According to still another aspect of the present invention, a dynamic random access memory receiving an external clock includes a plurality of memory banks each including a plurality of memory cells and operable in either an active cycle indicating a read cycle or a write cycle, or a precharge cycle, a circuit for receiving a row address strobe signal and latching a logic level of the row address strobe signal in response to one of a rising edge and a falling edge of the clock, an address input circuit for receiving an externally generated address selecting one of the memory banks, and a circuit for receiving the latched logic level from the receiving and latching circuit and the address from the address input circuit and for outputting an activation signal to the memory bank selected by the address and an inactivation signals to unselected memory banks when the latched logic level is a first logic level, so that the selected memory bank responsive to the activation signal operates in the active cycle while the unselected memory banks responsive to the inactivation signals operate in the precharge cycle.
According to still another aspect of the present invention, a semiconductor memory formed on a semiconductor chip receiving an external clock to the chip and outputting data read out from memory cells via data output buffer circuit, includes a circuit for generating a burst length signal representing the time interval of output of data and outputting data in synchronism with the clock via the data output buffer circuit during the time interval corresponding to the burst length signal.
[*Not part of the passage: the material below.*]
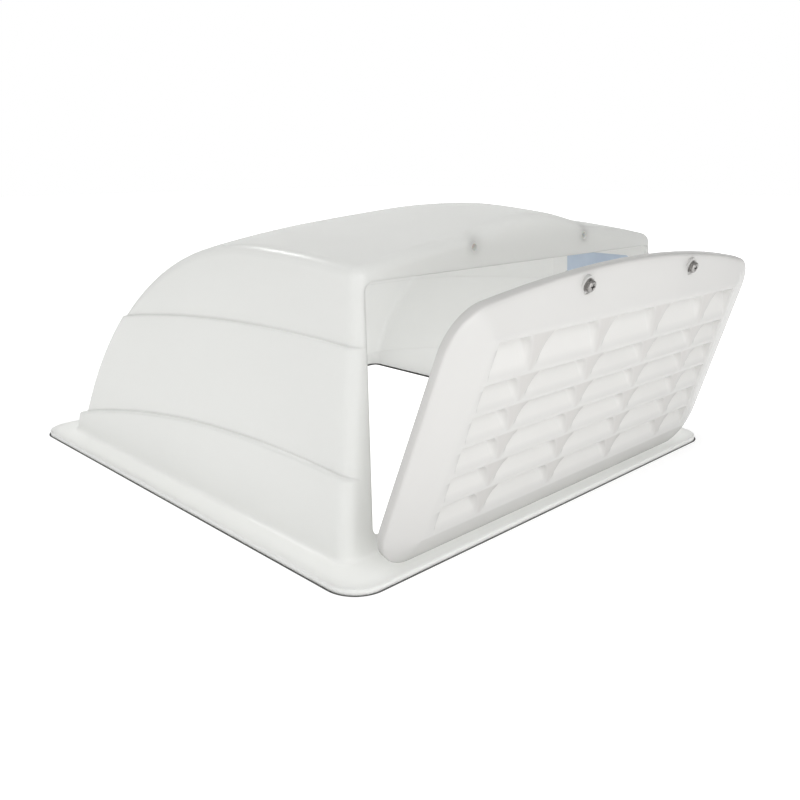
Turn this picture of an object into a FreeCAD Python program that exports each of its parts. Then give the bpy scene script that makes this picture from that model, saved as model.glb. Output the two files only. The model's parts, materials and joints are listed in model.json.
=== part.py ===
"""Roof vent cover: a moulded hood on a flat flange, closed at the lee end by a louvred panel.

Frame, in millimetres: X runs fore and aft with the louvred end at +X, Y runs across, Z is up.
The origin is the centre of the four roof screw holes, at the underside of the flange.
The panel is modelled upright in its own frame, then tilted and put in its open place.
"""

import FreeCAD, Part
import math
import os

V = FreeCAD.Vector

# Flange
FLANGE_LENGTH = 483.0
FLANGE_WIDTH = 470.0
FLANGE_TOP = 4.5
FLANGE_PLATE = 2.5
FLANGE_LIP = 3.0
FLANGE_CORNER = 24.0
FLANGE_CENTRE_X = 6.0
HOLE_X_FRONT = 219.0
HOLE_X_REAR = -231.0
HOLE_Y = 165.0
HOLE_R = 2.6
HOLE_BOSS_R = 6.0
FLANGE_EDGE_R = 1.0
BASE_BLEND_R = 4.0

# Hood walls, with x from the flange's centre
WALL = 3.0
FRONT_X = 205.6
FRONT_LEAN = 3.15
FRONT_CORNER = 10.0
ARC_R = 306.0
ARC_X = 75.0
EDGE_Z = 207.5
TOP_HALF_Y = 204.5
TOP_DRAFT = 0.095
TOP_REAR_X = -214.5
MIDDLE_STEP = 2.0
BASE_HALF_Y = 212.4
BASE_DRAFT = 0.135
BASE_REAR_X = -220.5
BASE_REAR_DRAFT = 0.22
REAR_CORNER = 12.0

# The crown: a bow across the whole roof with a raised middle towards the louvred end
BOW = 18.5
BOW_HALF_Y = 185.0
RISE = 9.5
RISE_MID_Y = 48.5
RISE_BLEND_Y = 42.0
RISE_FULL_X = 140.0
FALL = 6.0
FALL_LENGTH = 110.0
ROOF_EDGE_R = 9.0

# Ledges round the hood, each the top of a lower, wider tier
MIDDLE_LEDGE_Z = 151.5
MIDDLE_LEDGE_X = 130.0
MIDDLE_LEDGE_R = 1562.0
MIDDLE_LEDGE_ROUND = 1.5
BASE_LEDGE_Z = 65.0
BASE_LEDGE_X = 120.0
BASE_LEDGE_R = 1295.0
BASE_LEDGE_ROUND = 3.0

# Opening at the louvred end
OPENING_HALF_LOW = 184.0
OPENING_HALF_HIGH = 180.0
OPENING_TOP = 192.3
SILL = 16.0
OPENING_CORNER = 7.0

# Louvred panel, in its own frame: x out of the front face, y across, z up the slope
PANEL_TILT = 17.42
PANEL_X = 242.6
PANEL_Z = 12.8
RIM_X = -8.0
PANEL_BACK_X = -14.0
PANEL_WALL = 2.4
RIM_BOTTOM = -10.0
RIM_HALF_LOW = 210.9
RIM_HALF_HIGH = 194.0
RIM_SHOULDER = 176.6
RIM_PEAK = 208.8
RIM_LOW_R = 32.0
RIM_HIGH_R = 34.0
RIM_ARCH_R = 960.0
FIELD_BOTTOM = 15.0
FIELD_HALF_LOW = 178.5
FIELD_HALF_HIGH = 161.0
FIELD_SHOULDER = 159.5
FIELD_PEAK = 161.0
FIELD_CORNER = 6.0
FIELD_ARCH_R = 9000.0

# Louvre pockets, one above another between the ribs
RIB_LINES = [-158.0, -114.0, -38.0, 38.0, 114.0, 158.0]
RIB_TOP_HALF = 10.0
RIB_TIP_HALF = 1.0
FIELD_SPREAD = 0.00055
ROW_TOP = 158.0
FIRST_ROW = 27.0
ROW_PITCH = 22.6
ROWS = 6
LIP = 2.5
POCKET_DEPTH = 9.0
POCKET_CORNER = 8.0
BLADE = 2.0

# Hinge: a pin on the flange at each side, in a slider that runs in a slotted arm of the panel
HINGE_Y = 118.0
PIN_X = 207.5
PIN_CLOSED_X = -15.5
SLOT_Z = 1.0
ARM_THICK = 2.5
ARM_HALF = 6.0
ARM_TAIL = 6.5
ARM_ROUND = 5.0
SLIDER = 6.4
SLOT_CLEAR = 0.15
SLIDER_LIP_R = 4.8
SLIDER_LIP = 1.2
PIN_R = 2.0
PIN_CLEAR = 0.05
PIN_HEAD_R = 3.5
PIN_HEAD = 1.2
GROOVE_R = 1.5
CLIP = 0.8
CLIP_R = 3.6
SIDE_GAP = 0.3
BRACKET_THICK = 2.0
BRACKET_GAP = 0.6
BRACKET_BACK_X = 206.4
BRACKET_BACK_Z = 10.5
BRACKET_TOE_X = 218.0
BRACKET_TOE_Z = 7.0
FOOT_BACK_X = 210.2
FOOT_FRONT_X = 224.0
KNUCKLE_R = 4.0
FOOT_WIDTH = 18.0
RIVET_X = 217.0
RIVET_SPACING = 10.0
RIVET_R = 1.6
RIVET_HEAD_R = 3.0
RIVET_HEAD = 1.2
RIVET_TAIL_R = 2.5
RIVET_TAIL = 1.0

# Captive screws that hold the panel shut
SCREW_Y = 71.0
SCREW_Z = 184.0
SCREW_R = 2.4
SCREW_HOLE_R = 2.9
SEAT_X = -5.0
SEAT_R = 6.5
SEAT_BACK_X = -10.0
SCREW_LENGTH = 20.6
SCREW_HEAD_R = 4.2
SCREW_HEAD = 2.8
CROSS_LENGTH = 4.6
CROSS_WIDTH = 1.1
CROSS_DEPTH = 1.7
WASHER_R = 4.9
WASHER = 1.1
WASHER_HOLE_R = 2.45
RETAINER_R = 4.6
RETAINER = 1.0
BACK_OUT = 5.5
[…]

According to further still another aspect of the present invention, a semiconductor memory includes a memory array having a plurality of memory cells arranged in rows and columns, a plurality of sub-arrays provided by partitioning the memory cell array in the row direction, each of the sub-arrays having a plurality of word lines respectively connected to associated columns of the memory cells and a plurality of bit lines respectively connected to associated rows of the memory cells, the bit lines of each sub-array divided into first groups of bit lines and second groups of bit lines, the respective ones of which are divided into first sub-groups of bit lines and second sub-groups of bit lines, the first groups of each sub-array alternately arranged with the second groups thereof, the first sub-groups of each sub-array alternately arranged with the second sub-groups thereof, and I/O buses respectively disposed in parallel to the word lines between the sub-arrays and on outer sides of the sub-arrays, and divided into first I/O buses and second I/O buses respectively arranged at odd and even positions, each I/O bus divided into first I/O lines and second I/O lines, the first and the second I/O lines of the respective first I/O buses respectively connected via column selection switches with the bit lines of the first and the second sub-groups of the first groups of sub-arrays adjacent thereto, the first and the second I/O lines of the respective second I/O buses respectively connected via column selection switches with the bit lines of the first and the second sub-groups of the second groups of sub-arrays adjacent thereto.